Martin feels great to have stayed relevant in the business even at 37 years and counting.
“Who would have thought, someone like me, 37 years in the business, can endorse a humongous company like Solaire. This place is built on the foundation of dreams. Who doesn’t want to be part of those dreams?” he said.
Starting August to September, Martin and Pops will reunite in a series of concerts titled “Two-gether Again 2019” in the US. They will be in Los Angeles, Atlantic City, Santa Ynez, Lincoln, Escondido, Las Vegas, Chicago, and Cabazon.
“As artists, she and I click the best. Even with just one look, she finishes my sentences. We know what we’re gonna do next. She know if I’m gonna go here, I know if she’s gonna go there. We are mirrored images of each other. With Pops and I, it’s automatic,” he said.
Asked how he feels working with Pops, Martin said “I’m scared to death.” Even if they are not together anymore, there are just many people clamoring for Martin and Pops and they still see the chemistry even without the romantic relationship.
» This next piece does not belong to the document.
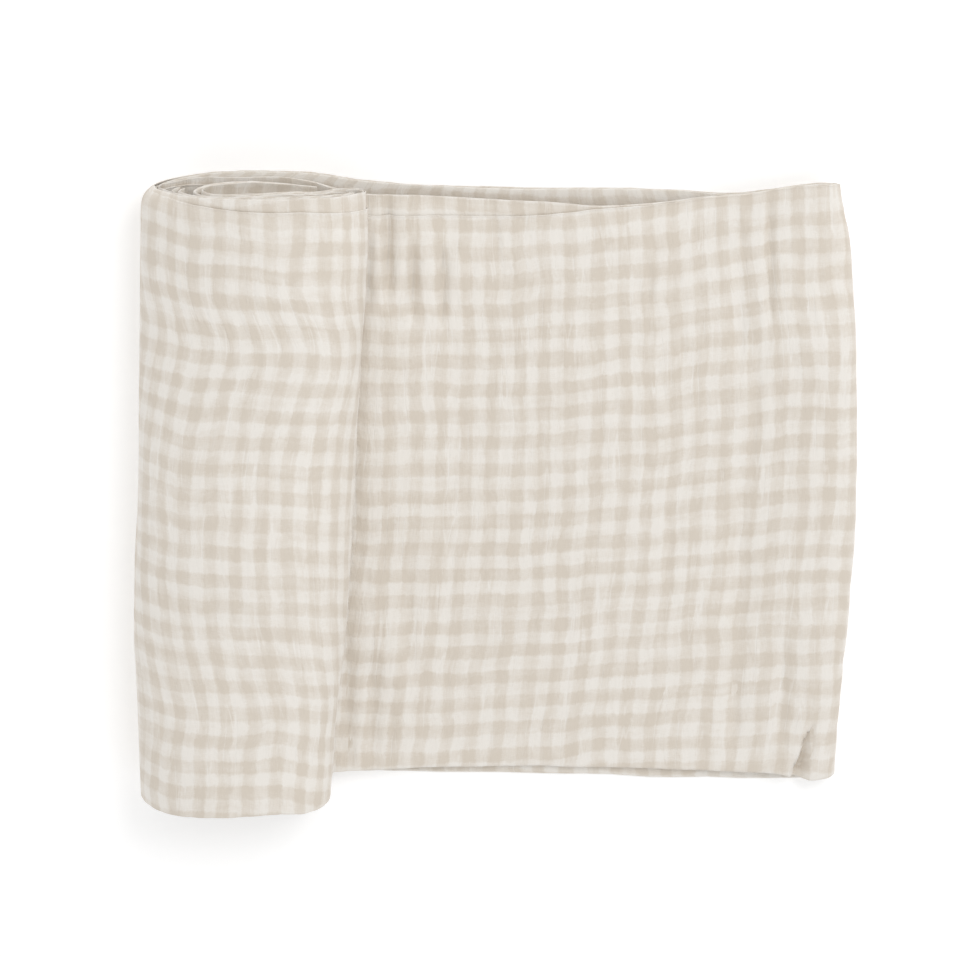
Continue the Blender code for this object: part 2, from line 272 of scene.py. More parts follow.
bends = LOWER_RUN + END_FOLD + UPPER_RUN
table = np.array([bend[1:] for bend in bends])
fine_line, fine_rows = even_line(table, FINE_STEP)
wanted_steps = np.interp(fine_rows, range(len(bends)), [LINE_STEPS[bend.place] for bend in bends])
lines_so_far = np.cumsum(FINE_STEP / wanted_steps)
line_places = np.interp(
    np.arange(lines_so_far[0], lines_so_far[-1]), lines_so_far, np.arange(len(fine_line))
)
line = np.column_stack([np.interp(line_places, range(len(fine_line)), c) for c in fine_line.T])
line_rows = np.interp(line_places, range(len(fine_line)), fine_rows)
band_length = len(fine_line) * FINE_STEP
print(f"the band's middle line is {band_length:.0f} mm long, with {len(line)} lines")

# %% [markdown]
# ## The four plies
#
# Across the band, the cloth goes back and forth. It starts at the outer ply's hem on the open
# side, runs to the folded side, turns, comes back as the innermost ply, turns again, and so on to
# the second hem. The columns of the mesh follow that path, so the whole blanket is one unbroken
# sheet. Each column has a share of the way across, a distance from the band's middle, and the
# place on the cloth where it lies.
#
# A hem is the cloth turned under itself. It makes the edge thick and round, which is how a cut
# edge of cloth is told from paper.

# %% Columns across the band
OUTER = 0.98  # millimetres from the band's middle to the outer and the innermost ply
INNER = 0.33  # and to the two plies between them
FOLD_OUT = 1.5  # how far a long fold rounds out
FOLD_CLOTH = 4.0  # the cloth that a long fold takes up
INNER_FOLD_OUT = 0.7  # how far the fold at the open side rounds out
SPINE = 1.6  # the middle plies' fold lies this far inside the outer one
SPINE_OUT = 0.9  # and rounds out this far
QUARTER = 300.0  # the cloth's width in the outer ply
HEM = 5.5  # the width that is turned under
HEM_THICK = 0.36
# Under a hem: how far back from its edge, and how far down as a share of its thickness
HEM_UNDER = ((0, 0.4), (0.1, 0.75), (0.5, 1.0), (1.6, 1.05), (HEM * 0.6, 1.0), (HEM, 1.0))
HEM_UNDER_LIFT = 0.1  # and so much outwards again, to lie round its ply
# On top of it: how far back, and how far it stands above its ply
HEM_TOP = (0.12, 0.45)
HEM_TOP_LIFT = 0.14
Column = namedtuple("Column", "ply share edge past offset cloth")
OPEN_HEM, OPEN_EDGE, OPEN_FOLD = 0, 1, 2  # the edges that a column's share is measured to


def shares(count, crowding):
    """Shares of the way from the open side to the folded one, crowded at the open side."""
    return [(step / count) ** crowding for step in range(count + 1)]


columns = []
# The outer ply, from its turned-under hem to the long fold
for back, down in HEM_UNDER[::-1]:
    offset = OUTER - HEM_THICK * down + HEM_UNDER_LIFT
    columns.append(Column("outer", 1, OPEN_HEM, -back, offset, -back))
for back in HEM_TOP:
    columns.append(Column("outer", 1, OPEN_HEM, -back, OUTER + HEM_TOP_LIFT, back))
for gone in shares(108, 1.3)[1:]:
    columns.append(Column("outer", 1 - gone, OPEN_HEM, 0, OUTER, gone * QUARTER))
# The long fold round to the innermost ply
for turn_angle in (60, 30, 0, -30, -60):
    across = math.radians(turn_angle)
    past = -FOLD_OUT * math.cos(across)
    cloth = QUARTER + OUTER * math.radians(90 - turn_angle)
    columns.append(Column("outer", 0, OPEN_FOLD, past, OUTER * math.sin(across), cloth))
for gone in shares(20, 1.6)[::-1]:
    cloth = 2 * QUARTER - gone * (QUARTER - FOLD_CLOTH)
    columns.append(Column("innermost", 1 - gone, OPEN_FOLD, 0, -OUTER, cloth))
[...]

He added, “I don’t want people to think that we are pretending to like each other for the sake of applause and the ticket sales. It’s the people who asked for this show. We don‘t want to fool people anymore. If ever we got back together, it would because of love, God, our kids when they were still young enough before. But that’s not applicable now because they’re now 30 years old and 29.”
Many miss Martin being active on TV as a judge in talent competitions, but he also has a talk show on ANC. He plans to go live with his own YouTube channel soon.